Qualcosa di nuovo si muove nell’arena politica italiana, non si sa perché, né se l’obiettivo che alcuni si pongono sarà raggiunto, ma si tratta comunque di qualcosa di molto significativo. Prima il procuratore nazionale antimafia, poi l’ex capo dello stato Ciampi, parlano degli attentati del ’93. Anzi Ciampi racconta come ha vissuto in prima persona quei giorni, riportando particolari raccapriccianti, come la circostanza dell’isolamento telefonico niente meno che di Palazzo Chigi, il vero centro del potere statuale.
La domanda che sorge spontanea è perché Ciampi ha taciuto tanto a lungo su circostanze così gravi? Allo stesso modo, perché Grasso parla solo adesso di riscontri ottenuti dall’attività investigativa sin dal ’98. Tiro ad indovinare, forse sarebbe utile che nel ’98 c’era un governo di centrosinistra, ed era la stagione della bicamerale, cioè del disegno politico portato avanti in prima persona da D’Alema, che intendeva rafforzare Berlusconi nel centrodestra, a svantaggio di Fini. Questo fine stratega politico come ancora taluni lo considerano, giudicava Berlusconi un avversario politico debole, con cui si sarebbe sempre vinto, e l’Italia paga ancora oggi il disastro politico, sociale, economico e civile dovuto allo stesso Berlusconi per la dabbenaggine di un mediocre politico come D’Alema, che ci propone ancora oggi ipotesi suicide come il ricandidare in Calabria Loielo, o lavorare per la sostituzione di Vendola in Puglia. Insomma, i collegamenti tra comportamenti della mafia e le vicende del sorgere di “Forza Italia” non andavano sollevati, si potrebbe dedurre, quando la presenza in politica di Berlusconi veniva considerato un vantaggio da certi poteri forti.
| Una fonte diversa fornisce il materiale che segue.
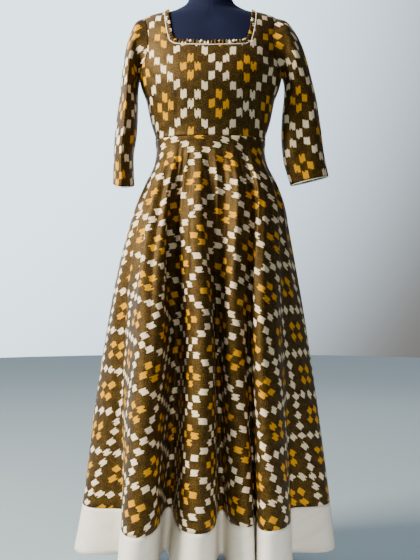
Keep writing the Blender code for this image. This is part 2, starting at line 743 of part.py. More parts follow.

Se questa tesi fosse vera, allora la conclusione logica sarebbe che oggi questi stessi poteri forti cominciano a muoversi massicciamente per dare il colpo di grazia a Berlusconi, un premier già fortemente indebolito dai risultati delle regionali e dal peso elettorale crescente della Lega che tramite l’alleato Tremonti ha assunto con decisione il ruolo decisionale all’interno del governo. Il terremoto attorno alla protezione civile e alla famigerata cricca costituisce un attacco se non alla sua persona al suo entourage, senza cui egli non conterebbe più nulla: da seguire in particolare la posizione di Gianni Letta.
L’ultimo episodio riguardante l’Assemblea di Confindustria, col rifiuto della Marcegaglia di entrare nel governo, con la conferma che anche il corpo della Confindustria ritiene giusto tenersi ben fuori dal governo come evidenziato dal gelido silenzio seguito all’invito di Berlusconi di manifestare il consenso verso la sua proposta, e la sprezzante dichiarazione di Geronzi, uno degli uomini più potenti d’Italia, mostra che già chi conta tende a mantenersi ben distante dal premier. Siamo già al clima del “io non lo conosco”, scaricato da tanti e chiamato a firmare leggi sotto dettatura. Di questi tempi, non gliene riesce neanche una, anche l’escamotage di far sapere che avrebbe firmato il DL economico dopo Napolitano, si è risolto nella ennesima smentita. Non c’è certo da cantare vittoria, sia perché Berlusconi ha dimostrato di essere come i gatti, di avere cioè sette vite, e sia perché non sappiamo cosa ci aspetta nel dopo Berlusconi, ma lo scenario mi pare quello che vi ho illustrato.